I'm not there anymore.  I've made peace with the demons I battled for so long.  I'm free.

How can you be happy with your life?  Don't you want a normal life like everyone else?  If I were condemned to live my life according to the court of public opinion, I would gladly walk to the nearest volcano & do a cannonball.  I do not, will not, and will never base my happiness & my ideals on anyone's needs other than my own.  I love my life, every second of it, without question.  I do what makes me happy, I harm no one & therefore have only myself to answer to.  I have a job that I absolutely love, I look forward to going to work every day, and have plenty of outside interests to keep me occupied during my downtime.  My music fulfills my creative side, and I know that if there's something I want badly enough, I'll get it.  In short, I am supremely confident in my abilities to navigate the waters of this life, and will accept nothing less than success in everything I do.

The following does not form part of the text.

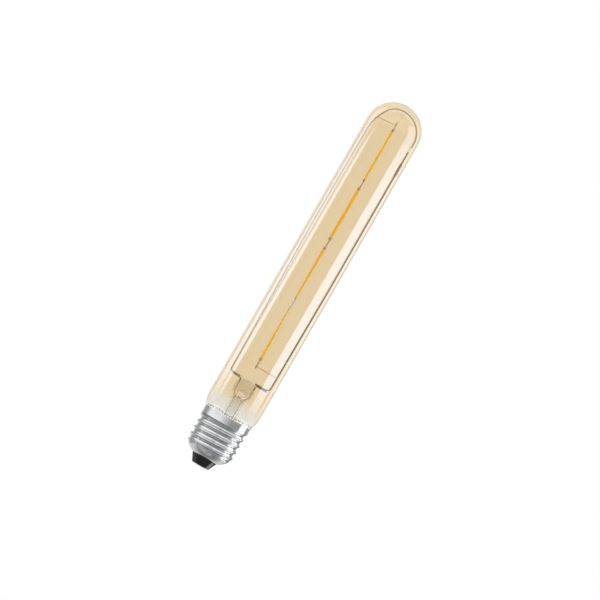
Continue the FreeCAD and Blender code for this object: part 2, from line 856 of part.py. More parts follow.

Sometimes it seems that those around me either don't believe me, or can't understand how I can consider myself successful against those who society feels are the ones who should be emulated.  The answer, quite simply, comes back to a statement I made above:

 I do not, will not, and will never base my happiness & my ideals on anyone's needs other than my own.

Well, I think it's time to put this one to rest.  This is less of a blog and more of a manifesto, anyway.  If any of you made it this far, I owe you a cookie & a beer.  Or maybe a cookie-flavored beer... I could invent that.  In all honesty, I know other people don't have to be reading these things, and for those that do, I'm glad you take some kind of interest in what I have to say.  At its best, these blogs are a way to share my myriad of thoughts with the rest of the world.  At its worst, it's a facinating reference for me to look back & see what I was feeling at a particular point in time.